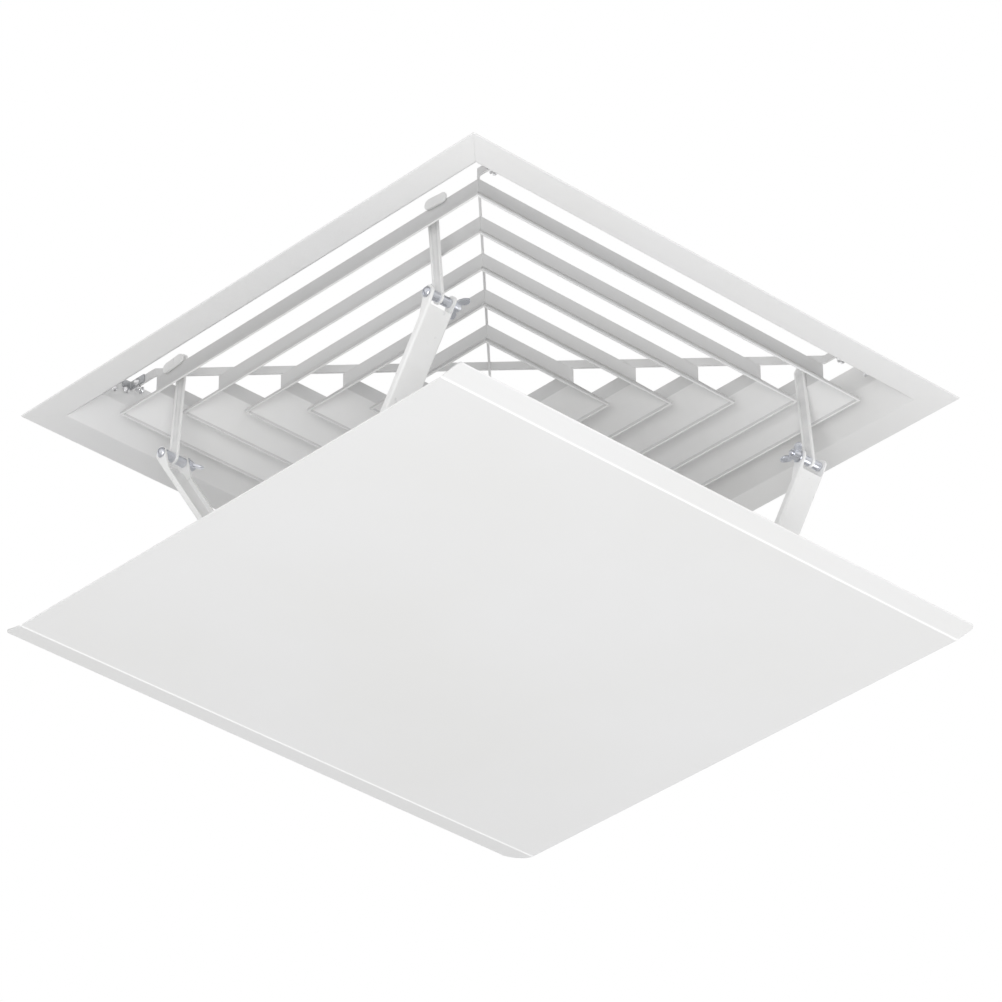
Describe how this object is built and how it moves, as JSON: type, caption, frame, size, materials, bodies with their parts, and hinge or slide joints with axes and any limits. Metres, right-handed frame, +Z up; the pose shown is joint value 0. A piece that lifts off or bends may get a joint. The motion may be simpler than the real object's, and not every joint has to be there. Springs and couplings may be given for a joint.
{
  "type": "ceiling air diffuser",
  "caption": "Square ceiling air diffuser with concentric louvre vanes and a flat deflector plate hung under it on folding hook arms.",
  "frame": {"origin": "centre of the ceiling opening, in the plane of the flange's back face", "axes": "+Z up into the duct, +X right, +Y back; the vane sides run along X and Y"},
  "size_m": [0.616, 0.595, 0.2842],
  "materials": {
    "frame_powder_coat": "satin white powder coat",
    "vane_powder_coat": "satin white powder coat",
    "plate_powder_coat": "smooth satin white coating",
    "hook_enamel": "white enamel on pressed steel",
    "link_enamel": "white enamel on pressed steel",
    "zinc_hardware": "bright zinc plate",
    "galvanised_sheet": "dull galvanised",
    "bright_rivet": "bright",
    "foam_tape": "matte foam"
  },
  "bodies": {
    "frame": {"frame_side_right": "frame_powder_coat", "frame_side_back": "frame_powder_coat", "frame_side_left": "frame_powder_coat", "frame_side_front": "frame_powder_coat", "corner_cleats": "galvanised_sheet", "cleat_rivets": "bright_rivet", "brace_under": "vane_powder_coat", "brace_over": "vane_powder_coat", "brace_clips": "galvanised_sheet", "brace_rivets": "bright_rivet", "vane_1_right": "vane_powder_coat", "vane_1_back": "vane_powder_coat", "vane_1_left": "vane_powder_coat", "vane_1_front": "vane_powder_coat", "vane_2_right": "vane_powder_coat", "vane_2_back": "vane_powder_coat", "vane_2_left": "vane_powder_coat", "vane_2_front": "vane_powder_coat", "vane_3_right": "vane_powder_coat", "vane_3_back": "vane_powder_coat", "vane_3_left": "vane_powder_coat", "vane_3_front": "vane_powder_coat", "vane_4_right": "vane_powder_coat", "vane_4_back": "vane_powder_coat", "vane_4_left": "vane_powder_coat", "vane_4_front": "vane_powder_coat", "vane_5_right": "vane_powder_coat", "vane_5_back": "vane_powder_coat", "vane_5_left": "vane_powder_coat", "vane_5_front": "vane_powder_coat"},
    "strap_back_left": {"hook_strap_back_left": "hook_enamel", "elbow_screw_back_left": "zinc_hardware", "elbow_spacers_back_left": "zinc_hardware"},
    "link_back_left": {"arm_link_back_left": "link_enamel", "foot_pin_back_left": "zinc_hardware"},
    "nut_back_left": {"wing_nut_back_left": "zinc_hardware"},
    "strap_front_left": {"hook_strap_front_left": "hook_enamel", "elbow_screw_front_left": "zinc_hardware", "elbow_spacers_front_left": "zinc_hardware"},
    "link_front_left": {"arm_link_front_left": "link_enamel", "foot_pin_front_left": "zinc_hardware"},
    "nut_front_left": {"wing_nut_front_left": "zinc_hardware"},
    "strap_front_right": {"hook_strap_front_right": "hook_enamel", "elbow_screw_front_right": "zinc_hardware", "elbow_spacers_front_right": "zinc_hardware"},
    "link_front_right": {"arm_link_front_right": "link_enamel", "foot_pin_front_right": "zinc_hardware"},
    "nut_front_right": {"wing_nut_front_right": "zinc_hardware"},
    "strap_back_right": {"hook_strap_back_right": "hook_enamel", "elbow_screw_back_right": "zinc_hardware", "elbow_spacers_back_right": "zinc_hardware"},
    "link_back_right": {"arm_link_back_right": "link_enamel", "foot_pin_back_right": "zinc_hardware"},
    "nut_back_right": {"wing_nut_back_right": "zinc_hardware"},
    "plate": {"deflector_plate": "plate_powder_coat", "foot_pads": "foam_tape", "foot_bracket_back_left": "galvanised_sheet", "foot_bracket_front_left": "galvanised_sheet", "foot_bracket_front_right": "galvanised_sheet", "foot_bracket_back_right": "galvanised_sheet"}
  },
  "joints": [
    {"name": "hook_swing_back_left", "type": "hinge", "parent": "frame", "child": "strap_back_left", "pos_m": [-0.2092, 0.179, 0.041], "axis": [1, 0, 0], "range_deg": [-5, 30]},
    {"name": "elbow_back_left", "type": "hinge", "parent": "strap_back_left", "child": "link_back_left", "pos_m": [-0.2092, 0.18772, -0.05862], "axis": [1, 0, 0], "range_deg": [-49.35, 8.22]},
    {"name": "foot_back_left", "type": "hinge", "parent": "link_back_left", "child": "plate", "pos_m": [-0.2092, 0.08151, -0.22216], "axis": [1, 0, 0], "range_deg": [-3.23, 19.35]},
    {"name": "wing_nut_spin_back_left", "type": "hinge", "parent": "strap_back_left", "child": "nut_back_left", "pos_m": [-0.2092, 0.18772, -0.05862], "axis": [1, 0, 0], "continuous": true},
    {"name": "hook_swing_front_left", "type": "hinge", "parent": "frame", "child": "strap_front_left", "pos_m": [-0.2092, -0.151, 0.041], "axis": [1, 0, 0], "range_deg": [-30, 5]},
    {"name": "elbow_front_left", "type": "hinge", "parent": "strap_front_left", "child": "link_front_left", "pos_m": [-0.2092, -0.15972, -0.05862], "axis": [1, 0, 0], "range_deg": [-8.22, 49.35]},
    {"name": "wing_nut_spin_front_left", "type": "hinge", "parent": "strap_front_left", "child": "nut_front_left", "pos_m": [-0.2092, -0.15972, -0.05862], "axis": [1, 0, 0], "continuous": true},
    {"name": "hook_swing_front_right", "type": "hinge", "parent": "frame", "child": "strap_front_right", "pos_m": [0.2092, -0.185, 0.041], "axis": [1, 0, 0], "range_deg": [-30, 5]},
    {"name": "elbow_front_right", "type": "hinge", "parent": "strap_front_right", "child": "link_front_right", "pos_m": [0.2092, -0.19372, -0.05862], "axis": [1, 0, 0], "range_deg": [-8.22, 49.35]},
    {"name": "wing_nut_spin_front_right", "type": "hinge", "parent": "strap_front_right", "child": "nut_front_right", "pos_m": [0.2092, -0.19372, -0.05862], "axis": [1, 0, 0], "continuous": true},
    {"name": "hook_swing_back_right", "type": "hinge", "parent": "frame", "child": "strap_back_right", "pos_m": [0.2092, 0.172, 0.041], "axis": [1, 0, 0], "range_deg": [-5, 30]},
    {"name": "elbow_back_right", "type": "hinge", "parent": "strap_back_right", "child": "link_back_right", "pos_m": [0.2092, 0.18072, -0.05862], "axis": [1, 0, 0], "range_deg": [-49.35, 8.22]},
    {"name": "wing_nut_spin_back_right", "type": "hinge", "parent": "strap_back_right", "child": "nut_back_right", "pos_m": [0.2092, 0.18072, -0.05862], "axis": [1, 0, 0], "continuous": true}
  ],
  "couplings": [
    {"joint": "elbow_back_left", "follows": "hook_swing_back_left", "ratio": -1.645},
    {"joint": "foot_back_left", "follows": "hook_swing_back_left", "ratio": 0.645},
    {"joint": "hook_swing_front_left", "follows": "hook_swing_back_left", "ratio": -1},
    {"joint": "elbow_front_left", "follows": "hook_swing_back_left", "ratio": 1.645},
    {"joint": "hook_swing_front_right", "follows": "hook_swing_back_left", "ratio": -1},
    {"joint": "elbow_front_right", "follows": "hook_swing_back_left", "ratio": 1.645},
    {"joint": "hook_swing_back_right", "follows": "hook_swing_back_left", "ratio": 1},
    {"joint": "elbow_back_right", "follows": "hook_swing_back_left", "ratio": -1.645}
  ]
}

-- -- --

§ SHORT EXERCISE: Copy every line of the material, please, keeping it exactly the same.

§ ANSWER TO THE EXERCISE:
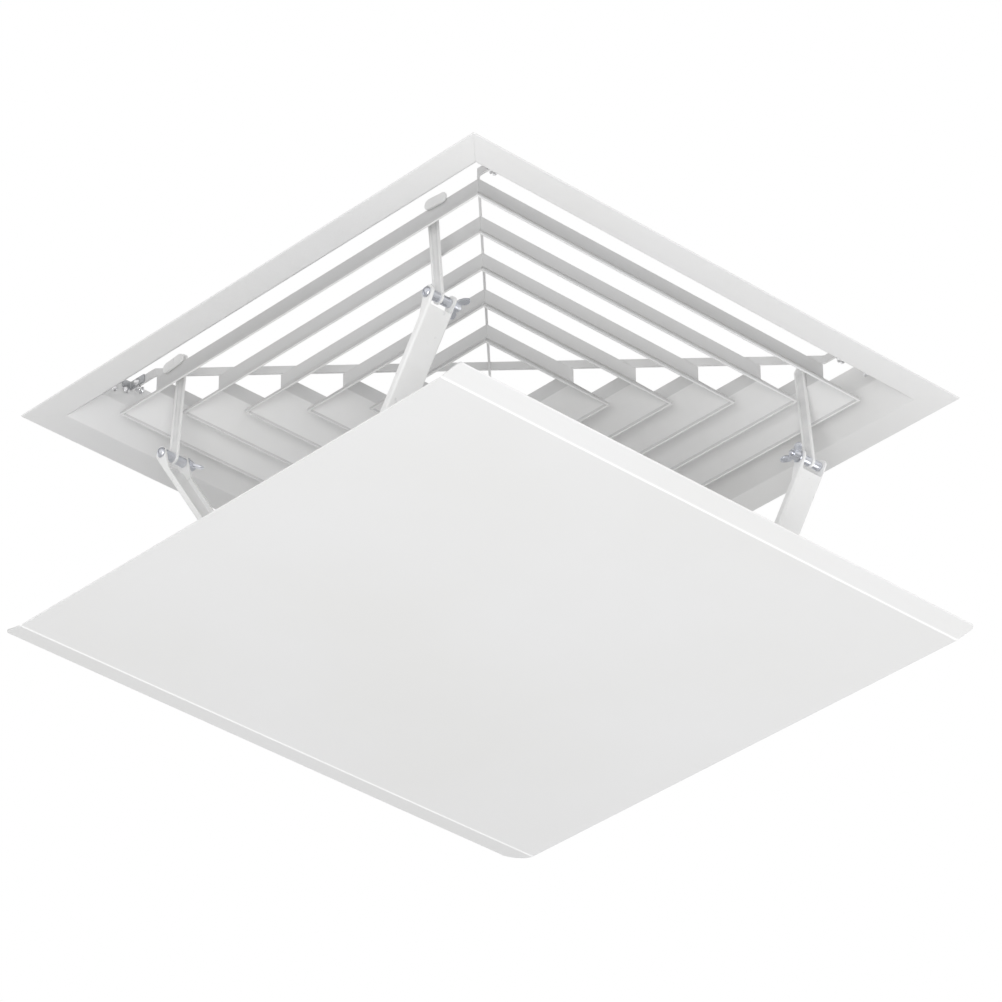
Describe how this object is built and how it moves, as JSON: type, caption, frame, size, materials, bodies with their parts, and hinge or slide joints with axes and any limits. Metres, right-handed frame, +Z up; the pose shown is joint value 0. A piece that lifts off or bends may get a joint. The motion may be simpler than the real object's, and not every joint has to be there. Springs and couplings may be given for a joint.
{
  "type": "ceiling air diffuser",
  "caption": "Square ceiling air diffuser with concentric louvre vanes and a flat deflector plate hung under it on folding hook arms.",
  "frame": {"origin": "centre of the ceiling opening, in the plane of the flange's back face", "axes": "+Z up into the duct, +X right, +Y back; the vane sides run along X and Y"},
  "size_m": [0.616, 0.595, 0.2842],
  "materials": {
    "frame_powder_coat": "satin white powder coat",
    "vane_powder_coat": "satin white powder coat",
    "plate_powder_coat": "smooth satin white coating",
    "hook_enamel": "white enamel on pressed steel",
    "link_enamel": "white enamel on pressed steel",
    "zinc_hardware": "bright zinc plate",
    "galvanised_sheet": "dull galvanised",
    "bright_rivet": "bright",
    "foam_tape": "matte foam"
  },
  "bodies": {
    "frame": {"frame_side_right": "frame_powder_coat", "frame_side_back": "frame_powder_coat", "frame_side_left": "frame_powder_coat", "frame_side_front": "frame_powder_coat", "corner_cleats": "galvanised_sheet", "cleat_rivets": "bright_rivet", "brace_under": "vane_powder_coat", "brace_over": "vane_powder_coat", "brace_clips": "galvanised_sheet", "brace_rivets": "bright_rivet", "vane_1_right": "vane_powder_coat", "vane_1_back": "vane_powder_coat", "vane_1_left": "vane_powder_coat", "vane_1_front": "vane_powder_coat", "vane_2_right": "vane_powder_coat", "vane_2_back": "vane_powder_coat", "vane_2_left": "vane_powder_coat", "vane_2_front": "vane_powder_coat", "vane_3_right": "vane_powder_coat", "vane_3_back": "vane_powder_coat", "vane_3_left": "vane_powder_coat", "vane_3_front": "vane_powder_coat", "vane_4_right": "vane_powder_coat", "vane_4_back": "vane_powder_coat", "vane_4_left": "vane_powder_coat", "vane_4_front": "vane_powder_coat", "vane_5_right": "vane_powder_coat", "vane_5_back": "vane_powder_coat", "vane_5_left": "vane_powder_coat", "vane_5_front": "vane_powder_coat"},
    "strap_back_left": {"hook_strap_back_left": "hook_enamel", "elbow_screw_back_left": "zinc_hardware", "elbow_spacers_back_left": "zinc_hardware"},
    "link_back_left": {"arm_link_back_left": "link_enamel", "foot_pin_back_left": "zinc_hardware"},
    "nut_back_left": {"wing_nut_back_left": "zinc_hardware"},
    "strap_front_left": {"hook_strap_front_left": "hook_enamel", "elbow_screw_front_left": "zinc_hardware", "elbow_spacers_front_left": "zinc_hardware"},
    "link_front_left": {"arm_link_front_left": "link_enamel", "foot_pin_front_left": "zinc_hardware"},
    "nut_front_left": {"wing_nut_front_left": "zinc_hardware"},
    "strap_front_right": {"hook_strap_front_right": "hook_enamel", "elbow_screw_front_right": "zinc_hardware", "elbow_spacers_front_right": "zinc_hardware"},
    "link_front_right": {"arm_link_front_right": "link_enamel", "foot_pin_front_right": "zinc_hardware"},
    "nut_front_right": {"wing_nut_front_right": "zinc_hardware"},
    "strap_back_right": {"hook_strap_back_right": "hook_enamel", "elbow_screw_back_right": "zinc_hardware", "elbow_spacers_back_right": "zinc_hardware"},
    "link_back_right": {"arm_link_back_right": "link_enamel", "foot_pin_back_right": "zinc_hardware"},
    "nut_back_right": {"wing_nut_back_right": "zinc_hardware"},
    "plate": {"deflector_plate": "plate_powder_coat", "foot_pads": "foam_tape", "foot_bracket_back_left": "galvanised_sheet", "foot_bracket_front_left": "galvanised_sheet", "foot_bracket_front_right": "galvanised_sheet", "foot_bracket_back_right": "galvanised_sheet"}
  },
  "joints": [
    {"name": "hook_swing_back_left", "type": "hinge", "parent": "frame", "child": "strap_back_left", "pos_m": [-0.2092, 0.179, 0.041], "axis": [1, 0, 0], "range_deg": [-5, 30]},
    {"name": "elbow_back_left", "type": "hinge", "parent": "strap_back_left", "child": "link_back_left", "pos_m": [-0.2092, 0.18772, -0.05862], "axis": [1, 0, 0], "range_deg": [-49.35, 8.22]},
    {"name": "foot_back_left", "type": "hinge", "parent": "link_back_left", "child": "plate", "pos_m": [-0.2092, 0.08151, -0.22216], "axis": [1, 0, 0], "range_deg": [-3.23, 19.35]},
    {"name": "wing_nut_spin_back_left", "type": "hinge", "parent": "strap_back_left", "child": "nut_back_left", "pos_m": [-0.2092, 0.18772, -0.05862], "axis": [1, 0, 0], "continuous": true},
    {"name": "hook_swing_front_left", "type": "hinge", "parent": "frame", "child": "strap_front_left", "pos_m": [-0.2092, -0.151, 0.041], "axis": [1, 0, 0], "range_deg": [-30, 5]},
    {"name": "elbow_front_left", "type": "hinge", "parent": "strap_front_left", "child": "link_front_left", "pos_m": [-0.2092, -0.15972, -0.05862], "axis": [1, 0, 0], "range_deg": [-8.22, 49.35]},
    {"name": "wing_nut_spin_front_left", "type": "hinge", "parent": "strap_front_left", "child": "nut_front_left", "pos_m": [-0.2092, -0.15972, -0.05862], "axis": [1, 0, 0], "continuous": true},
    {"name": "hook_swing_front_right", "type": "hinge", "parent": "frame", "child": "strap_front_right", "pos_m": [0.2092, -0.185, 0.041], "axis": [1, 0, 0], "range_deg": [-30, 5]},
    {"name": "elbow_front_right", "type": "hinge", "parent": "strap_front_right", "child": "link_front_right", "pos_m": [0.2092, -0.19372, -0.05862], "axis": [1, 0, 0], "range_deg": [-8.22, 49.35]},
    {"name": "wing_nut_spin_front_right", "type": "hinge", "parent": "strap_front_right", "child": "nut_front_right", "pos_m": [0.2092, -0.19372, -0.05862], "axis": [1, 0, 0], "continuous": true},
    {"name": "hook_swing_back_right", "type": "hinge", "parent": "frame", "child": "strap_back_right", "pos_m": [0.2092, 0.172, 0.041], "axis": [1, 0, 0], "range_deg": [-5, 30]},
    {"name": "elbow_back_right", "type": "hinge", "parent": "strap_back_right", "child": "link_back_right", "pos_m": [0.2092, 0.18072, -0.05862], "axis": [1, 0, 0], "range_deg": [-49.35, 8.22]},
    {"name": "wing_nut_spin_back_right", "type": "hinge", "parent": "strap_back_right", "child": "nut_back_right", "pos_m": [0.2092, 0.18072, -0.05862], "axis": [1, 0, 0], "continuous": true}
  ],
  "couplings": [
    {"joint": "elbow_back_left", "follows": "hook_swing_back_left", "ratio": -1.645},
    {"joint": "foot_back_left", "follows": "hook_swing_back_left", "ratio": 0.645},
    {"joint": "hook_swing_front_left", "follows": "hook_swing_back_left", "ratio": -1},
    {"joint": "elbow_front_left", "follows": "hook_swing_back_left", "ratio": 1.645},
    {"joint": "hook_swing_front_right", "follows": "hook_swing_back_left", "ratio": -1},
    {"joint": "elbow_front_right", "follows": "hook_swing_back_left", "ratio": 1.645},
    {"joint": "hook_swing_back_right", "follows": "hook_swing_back_left", "ratio": 1},
    {"joint": "elbow_back_right", "follows": "hook_swing_back_left", "ratio": -1.645}
  ]
}